During her research, Noel learned a curious fact about Rogers’s own lineage: His ancestor John Rogers, a religious reformer born in 1500, was the first Protestant martyr to be executed under Queen Mary I of England, or “Bloody Mary.” This history, although gruesome, gave Noel perspective.
“These are people who put their beliefs on the line,” she said. “It was a very politically zealous family tradition, and Sarah felt that as well.”
Across from Harry’s armchair, a pendulum clock ticks over the hearth, a backdrop recognizable from Sarah’s obituary photo. She selected it herself, he said, because the picture made her look “foxy.”
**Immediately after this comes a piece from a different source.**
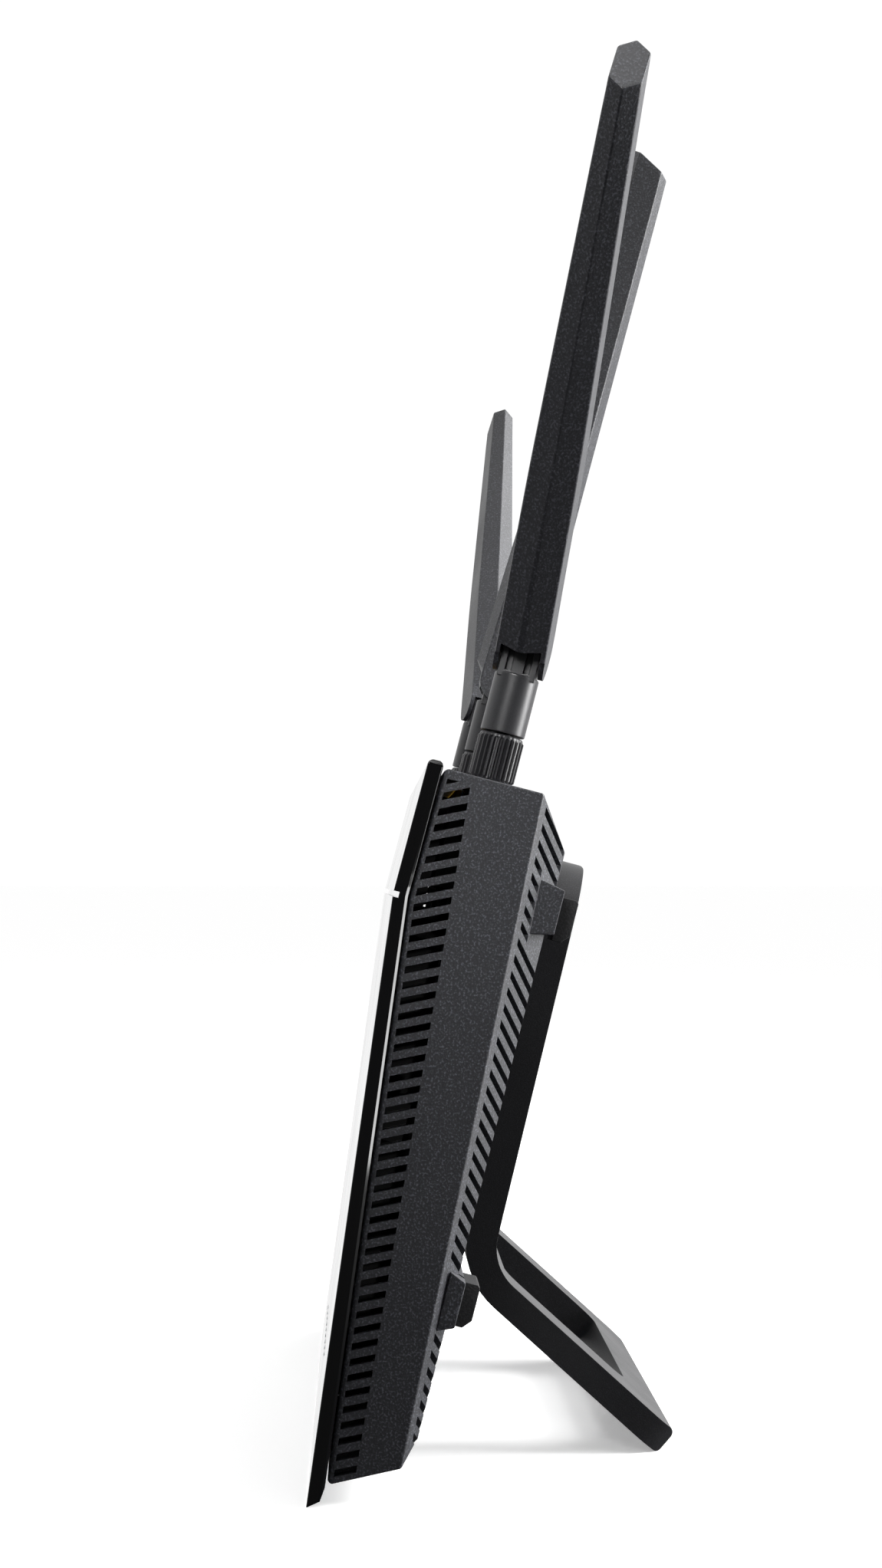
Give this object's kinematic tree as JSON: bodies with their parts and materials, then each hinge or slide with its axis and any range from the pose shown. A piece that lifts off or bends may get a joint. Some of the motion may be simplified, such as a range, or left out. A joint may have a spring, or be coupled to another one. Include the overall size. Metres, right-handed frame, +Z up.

He remembered her as generous and independent, a woman who donated every penny of her 401k to charity and who didn’t like being told what to do. The only difference between herself and Rogers — that Harry can think of — is Rogers’s strong belief in the temperance movement. “She drew the line there. She liked a wine of a beer with dinner, she wouldn’t say ‘no’ because NPR wouldn’t approve.”
Sarah will be buried to the right of Rogers’ grave, with an inverted vault over her so that the ground does not cave in on itself as her casket decomposes — a process she requested to keep the interment “as natural as possible,” according to Jill Huckins, cemetery administrator for the city of Concord.
The burial itself is an anomaly at Old North.
The historic cemetery’s first and latest burials have been in the family plot of Rev. Timothy Walker. Walker’s four-year-old daughter was buried there in 1736, and his descendant, Charles Rumford Walker III, was cremated and buried in the same plot in the fall of 2016. A person who can trace their lineage to someone already buried at Old North may be interred there, but for the most part, the cemetery is closed.
“This is very non-typical. As far as casket burials, I couldn’t tell you the last time there was a casket burial,” Huckins said.
To Harry, the rarity of the burial encapsulates Sarah — and the man whose life she sought to emulate — as does the scarf and hat giveaway at her funeral service on Friday.
“Not famous, but important,” he said. Not typical, but “a guiding light” for their communities.